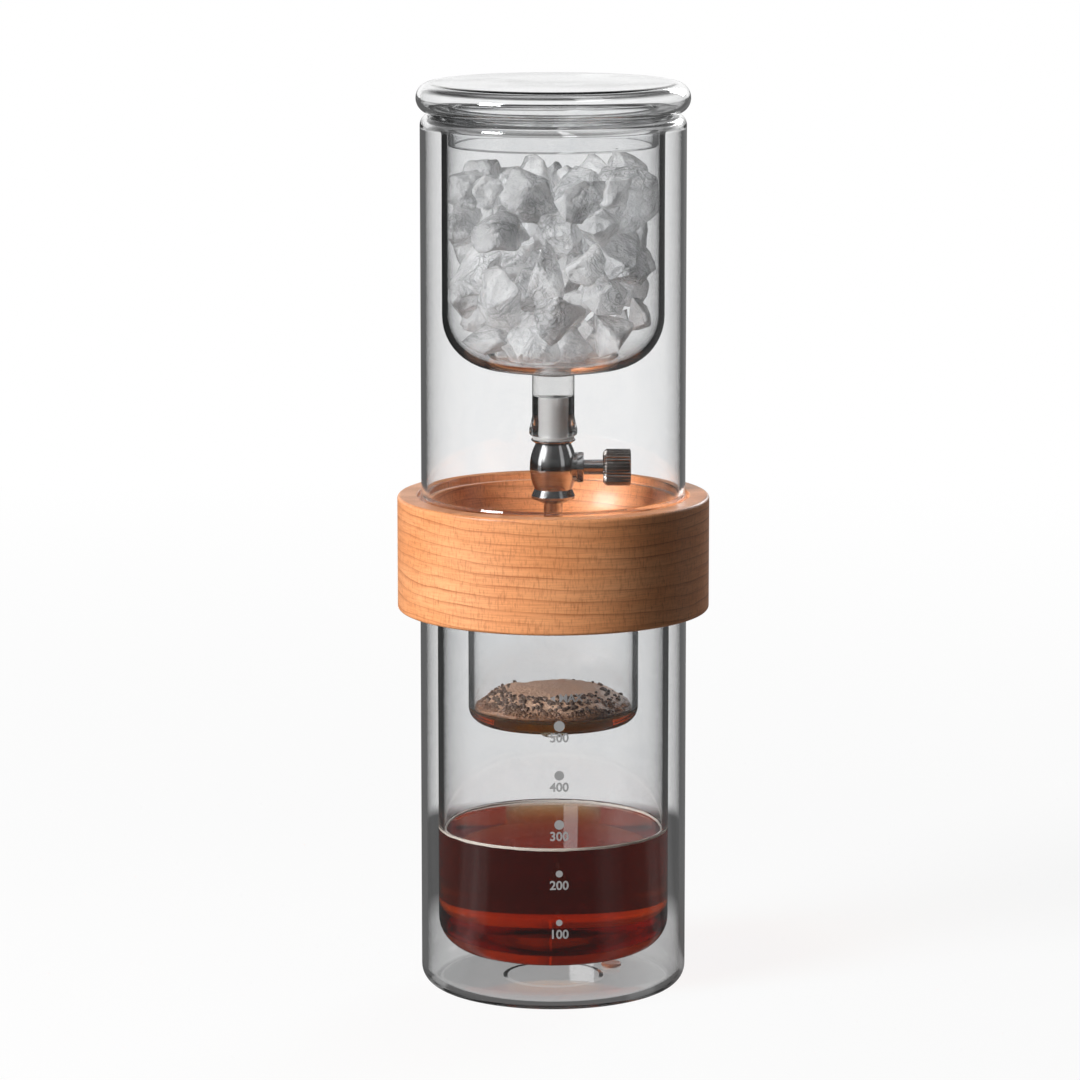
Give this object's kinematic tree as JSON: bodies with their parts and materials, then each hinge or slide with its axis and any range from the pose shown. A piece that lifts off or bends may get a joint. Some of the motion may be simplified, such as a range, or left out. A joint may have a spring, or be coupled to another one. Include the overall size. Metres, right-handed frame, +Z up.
{
  "type": "cold drip coffee tower",
  "caption": "Free-standing cold drip coffee tower: double-wall glass ice chamber with drip valve over a wooden collar, brew cup and double-wall glass carafe.",
  "frame": {"origin": "centre of the carafe's base, on the surface that the tower stands on", "axes": "+Z up along the tower's axis; +X the way the valve's knob points; the measuring marks face -Y"},
  "size_m": [0.117, 0.117, 0.3419],
  "materials": {
    "carafe_glass": "clear, fire-polished",
    "chamber_glass": "clear, fire-polished",
    "cup_glass": "clear, fire-polished",
    "lid_glass": "clear, fire-polished",
    "collar_wood": "turned, clear lacquer",
    "vent_silicone": "translucent, matt",
    "gasket_silicone": "translucent, matt",
    "sleeve_silicone": "translucent, matt",
    "screen_steel": "bright",
    "valve_chrome": "polished",
    "valve_brass": "bright",
    "packing_polymer": "white, waxy",
    "knob_metal": "knurled, bright"
  },
  "bodies": {
    "carafe": {"carafe": "carafe_glass", "carafe_vent_plug": "vent_silicone"},
    "collar": {"wood_collar": "collar_wood"},
    "cup": {"brew_cup": "cup_glass", "filter_gasket": "gasket_silicone", "filter_screen": "screen_steel"},
    "chamber": {"ice_chamber": "chamber_glass", "outlet_sleeve": "sleeve_silicone", "valve_body": "valve_chrome", "valve_spout": "valve_chrome", "valve_seat": "packing_polymer", "stem_packing": "packing_polymer", "packing_follower": "valve_brass", "gland_nut": "valve_chrome"},
    "lid": {"lid": "lid_glass"},
    "needle": {"valve_needle": "screen_steel"},
    "knob": {"valve_stem": "valve_chrome", "valve_knob": "knob_metal", "knob_screw": "screen_steel"}
  },
  "joints": [
    {"name": "collar_lift", "type": "slide", "parent": "carafe", "child": "collar", "axis": [0, 0, 1], "range_m": [0, 0.08]},
    {"name": "cup_lift", "type": "slide", "parent": "collar", "child": "cup", "axis": [0, 0, 1], "range_m": [0, 0.024]},
    {"name": "chamber_lift", "type": "slide", "parent": "collar", "child": "chamber", "axis": [0, 0, 1], "range_m": [0, 0.08]},
    {"name": "lid_lift", "type": "slide", "parent": "chamber", "child": "lid", "axis": [0, 0, 1], "range_m": [0, 0.04]},
    {"name": "needle_travel", "type": "slide", "parent": "chamber", "child": "needle", "axis": [1, 0, 0], "range_m": [-0.00038, 0.00112]},
    {"name": "knob_turn", "type": "hinge", "parent": "needle", "child": "knob", "pos_m": [0, 0, 0.1978], "axis": [1, 0, 0], "range_deg": [-180, 540]}
  ],
  "couplings": [
    {"joint": "needle_travel", "follows": "knob_turn", "m_per_rad": 0.00011937}
  ]
}
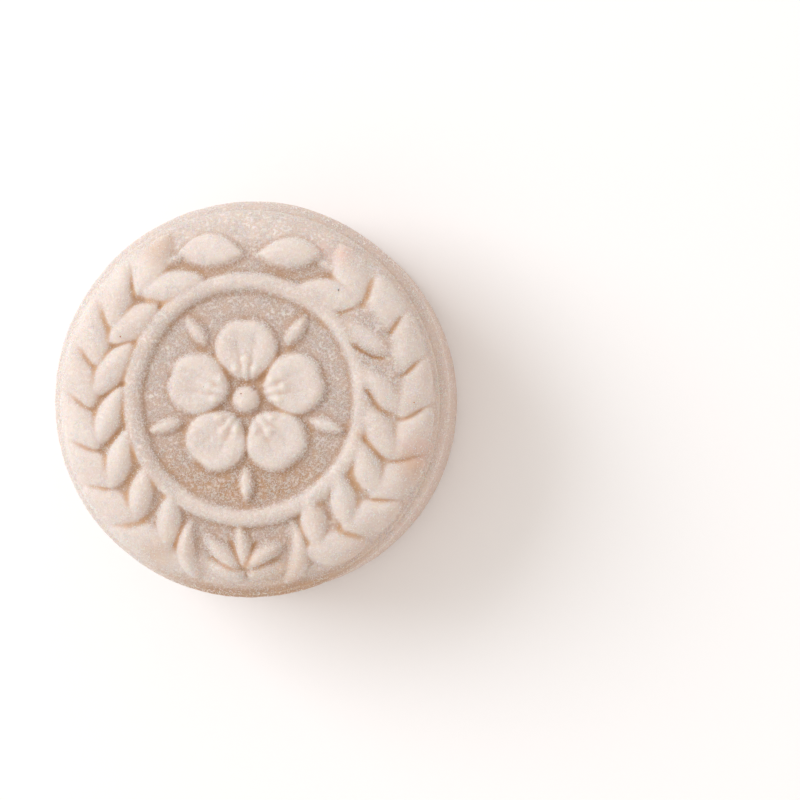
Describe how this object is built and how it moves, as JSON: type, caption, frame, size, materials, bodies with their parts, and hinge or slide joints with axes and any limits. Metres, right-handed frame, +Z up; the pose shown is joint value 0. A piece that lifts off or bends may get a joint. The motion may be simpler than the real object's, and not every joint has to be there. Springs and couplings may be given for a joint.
{
  "type": "mooncake",
  "caption": "Round moulded cake with straight sides, a parting groove and a domed face pressed with a wheat wreath, a ring and a blossom.",
  "frame": {"origin": "middle of the flat base, on the surface that the cake rests on", "axes": "+Z up along the cake's axis and out of its pressed face, +Y towards the open top of the wreath, +X to the right of it"},
  "size_m": [0.0502, 0.0502, 0.0291],
  "materials": {
    "pastry_skin": "pale steamed rice-flour skin, matte and finely grained, slightly translucent"
  },
  "bodies": {
    "root": {"mooncake": "pastry_skin"}
  },
  "joints": []
}
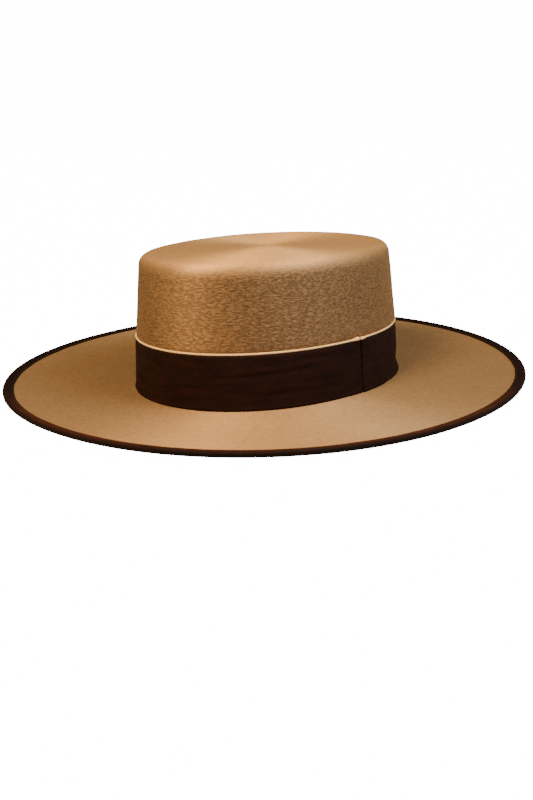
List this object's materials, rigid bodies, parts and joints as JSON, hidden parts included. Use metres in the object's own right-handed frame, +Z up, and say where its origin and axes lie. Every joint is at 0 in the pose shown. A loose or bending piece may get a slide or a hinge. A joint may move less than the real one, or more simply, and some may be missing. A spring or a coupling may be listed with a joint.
{
  "type": "gaucho hat",
  "caption": "Stiff felt hat with a low flat crown, a wide, almost flat, bound brim, a ribbon band lapped on the left and a thin edging cord along its top.",
  "frame": {"origin": "under the middle of the hat, on the surface that the flat ring round its head opening rests on", "axes": "+Z up through the crown, -Y the way the wearer looks, +X the wearer's left, where the band is lapped"},
  "size_m": [0.3566, 0.3786, 0.0925],
  "materials": {
    "felt": "camel fur felt, brushed nap",
    "band_ribbon": "dark brown grosgrain ribbon",
    "edging_cord": "cream twisted cord",
    "binding_ribbon": "dark brown grosgrain ribbon, folded and stitched"
  },
  "bodies": {
    "root": {"felt_body": "felt", "hat_band": "band_ribbon", "band_cord": "edging_cord", "brim_binding": "binding_ribbon"}
  },
  "joints": []
}
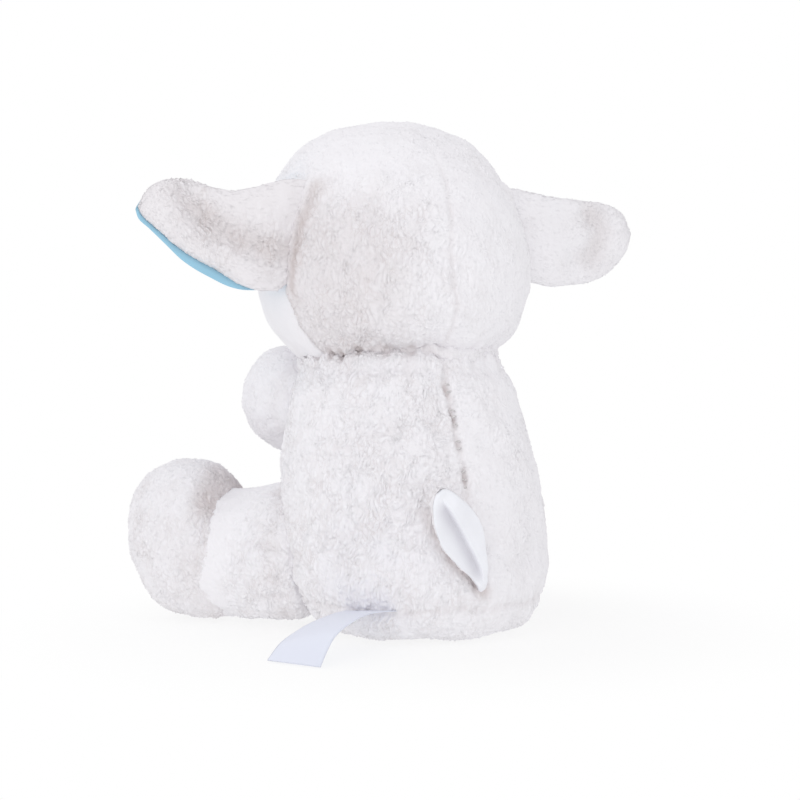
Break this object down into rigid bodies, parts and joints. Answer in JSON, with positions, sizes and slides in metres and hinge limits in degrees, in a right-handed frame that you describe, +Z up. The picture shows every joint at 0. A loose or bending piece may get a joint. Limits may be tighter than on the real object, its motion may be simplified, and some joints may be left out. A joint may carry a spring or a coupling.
{
  "type": "plush sheep",
  "caption": "Seated white curly-fleece sheep toy with blue-lined ears, short arms and tail, stuffed legs with upright feet, and sewn joints that flex.",
  "frame": {"origin": "middle of the flat base, between the hips, on the surface it sits on", "axes": "+Z up, -Y the way the sheep faces, +X its left"},
  "size_m": [0.2682, 0.2041, 0.25],
  "materials": {
    "curly_fleece": "white curly sherpa fleece",
    "short_pile": "white short-pile plush",
    "blue_lining": "pale blue smooth plush",
    "white_lining": "smooth white plush",
    "stuffing": "polyester fibre filling",
    "calico": "plain woven cotton pouch",
    "satin_label": "plain white satin ribbon",
    "eye_plastic": "glossy black safety eye",
    "washer_plastic": "pale lock washer",
    "nose_thread": "brown embroidery thread"
  },
  "bodies": {
    "torso": {"torso_base_panel": "curly_fleece", "torso_belly_panel": "curly_fleece", "torso_left_panel": "curly_fleece", "torso_right_panel": "curly_fleece", "torso_stuffing": "stuffing", "pellet_pouch": "calico", "care_label": "satin_label"},
    "neck": {"neck_collar": "curly_fleece", "neck_stuffing": "stuffing"},
    "head": {"face_panel": "short_pile", "head_left_panel": "curly_fleece", "head_right_panel": "curly_fleece", "head_stuffing": "stuffing", "left_eye": "eye_plastic", "left_eye_washer": "washer_plastic", "right_eye": "eye_plastic", "right_eye_washer": "washer_plastic", "nose": "nose_thread"},
    "left_ear": {"left_ear_cover": "curly_fleece", "left_ear_lining": "blue_lining"},
    "right_ear": {"right_ear_cover": "curly_fleece", "right_ear_lining": "blue_lining"},
    "tail": {"tail_cover": "curly_fleece", "tail_lining": "white_lining"},
    "left_arm": {"left_arm_outer_panel": "curly_fleece", "left_arm_inner_panel": "curly_fleece", "left_arm_stuffing": "stuffing"},
    "left_leg": {"left_leg_outer_panel": "curly_fleece", "left_leg_inner_panel": "curly_fleece", "left_foot_outer_panel": "curly_fleece", "left_foot_inner_panel": "curly_fleece", "left_leg_stuffing": "stuffing"},
    "right_arm": {"right_arm_outer_panel": "curly_fleece", "right_arm_inner_panel": "curly_fleece", "right_arm_stuffing": "stuffing"},
    "right_leg": {"right_leg_outer_panel": "curly_fleece", "right_leg_inner_panel": "curly_fleece", "right_foot_outer_panel": "curly_fleece", "right_foot_inner_panel": "curly_fleece", "right_leg_stuffing": "stuffing"}
  },
  "joints": [
    {"name": "neck_turn", "type": "hinge", "parent": "torso", "child": "neck", "pos_m": [0, -0.018, 0.134], "axis": [0, 0, 1], "range_deg": [-20, 20], "stiffness_Nm_per_rad": 0.6},
    {"name": "head_nod", "type": "hinge", "parent": "neck", "child": "head", "pos_m": [0, -0.018, 0.134], "axis": [1, 0, 0], "range_deg": [-6, 5], "stiffness_Nm_per_rad": 1.2},
    {"name": "left_ear_flop", "type": "hinge", "parent": "head", "child": "left_ear", "pos_m": [0.0606, -0.002, 0.1905], "axis": [-0.225, 0, 0.9744], "range_deg": [-15, 25], "stiffness_Nm_per_rad": 0.06},
    {"name": "right_ear_flop", "type": "hinge", "parent": "head", "child": "right_ear", "pos_m": [-0.0606, -0.002, 0.1905], "axis": [-0.225, 0, -0.9744], "range_deg": [-15, 25], "stiffness_Nm_per_rad": 0.06},
    {"name": "tail_lift", "type": "hinge", "parent": "torso", "child": "tail", "pos_m": [-0.006, 0.06389, 0.024], "axis": [-0.8192, 0, 0.5736], "range_deg": [0, 40], "stiffness_Nm_per_rad": 0.04},
    {"name": "left_arm_swing", "type": "hinge", "parent": "torso", "child": "left_arm", "pos_m": [0.033, -0.056, 0.108], "axis": [-1, 0, 0], "range_deg": [-25, 5], "stiffness_Nm_per_rad": 0.25},
    {"name": "right_arm_swing", "type": "hinge", "parent": "torso", "child": "right_arm", "pos_m": [-0.033, -0.056, 0.108], "axis": [-1, 0, 0], "range_deg": [-25, 5], "stiffness_Nm_per_rad": 0.25},
    {"name": "left_leg_lift", "type": "hinge", "parent": "torso", "child": "left_leg", "pos_m": [0.0485, -0.035, 0.033], "axis": [-0.788, -0.6157, 0], "range_deg": [0, 25], "stiffness_Nm_per_rad": 0.5},
    {"name": "right_leg_lift", "type": "hinge", "parent": "torso", "child": "right_leg", "pos_m": [-0.0485, -0.035, 0.033], "axis": [-0.788, 0.6157, 0], "range_deg": [0, 25], "stiffness_Nm_per_rad": 0.5}
  ]
}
::::
Across the data, tally the lines containing "bending" and give back the number alone.

Result of the task:
2